With him today is one of his star guides, Scott LeBoldus, a former chef. While we sit on our five-gallon buckets fitted with padded seats, jigging our lines expectantly into the augered holes, LeBoldus shares his recipe for trout burgers with wasabi mayo and pickled ginger. Yes, we could be heli-fishing right now, but this is plenty amazing enough. Scot shoots the breeze with Knowles, their conversation punctuated with boyish yelps when something bites, followed by high-fives and fist-bumps when another of a dozen fish gets landed. True, the smiles sometimes seem disproportionately wider than the size of the fish, but damned if even after hauling up thousands of slabs and lunkers the boys aren’t still truly stoked.
The power of intermittent reward works its magic, and only the falling light forces the anglers off the misty frozen lake. Even if they haven’t shed any real sweat; endangered any lives or limbs; or established any records, firsts, or personal bests, Scot and JC are truly content with their weekend. Nothing left but to scoot back down the Corridor and head into town refreshed rather than pooped. Plenty more days to come for them to rip, drop, or ride.

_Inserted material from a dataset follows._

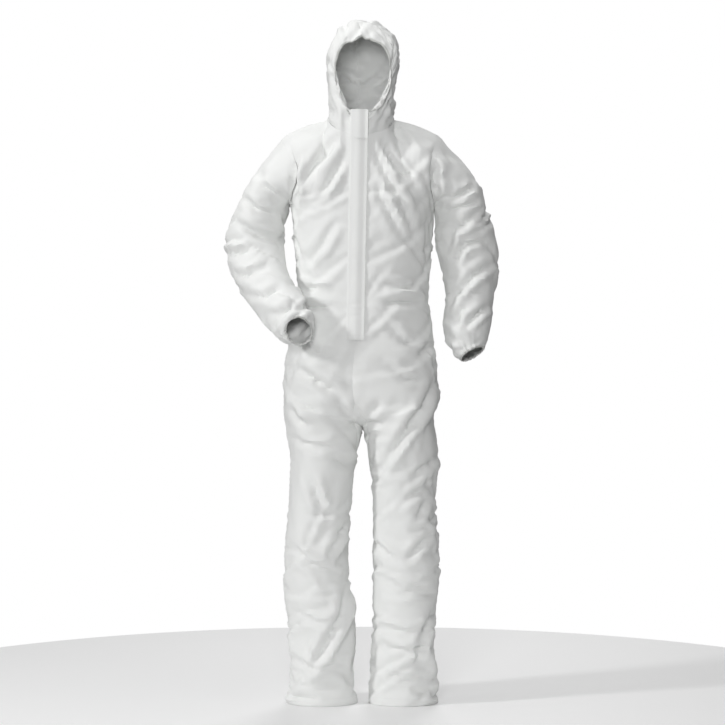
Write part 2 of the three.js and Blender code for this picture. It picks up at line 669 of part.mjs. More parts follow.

The next time that I talk with Scot, he’s bought another sled, one more powerful and with longer range. He managed to make it back all the way up onto the icefield. He found a new ice cave.
How an ice cave gets made
Ice caves, such as this one near Pemberton, B.C., are actually abandoned water channels. Surface meltwater finds its way through a glacier and to the bed, where it flows together, according to Gwenn Flowers, a glaciologist with the department of earth sciences at Simon Fraser University. “The heat generated by friction in the flowing water is enough to melt the ice around it and form these channels,” she says. “If the ice is thin, as it is near the end of a glacier, the channels remain open even after the water flow stops, and air circulates within, further melting the ice.” Voila: ice cave.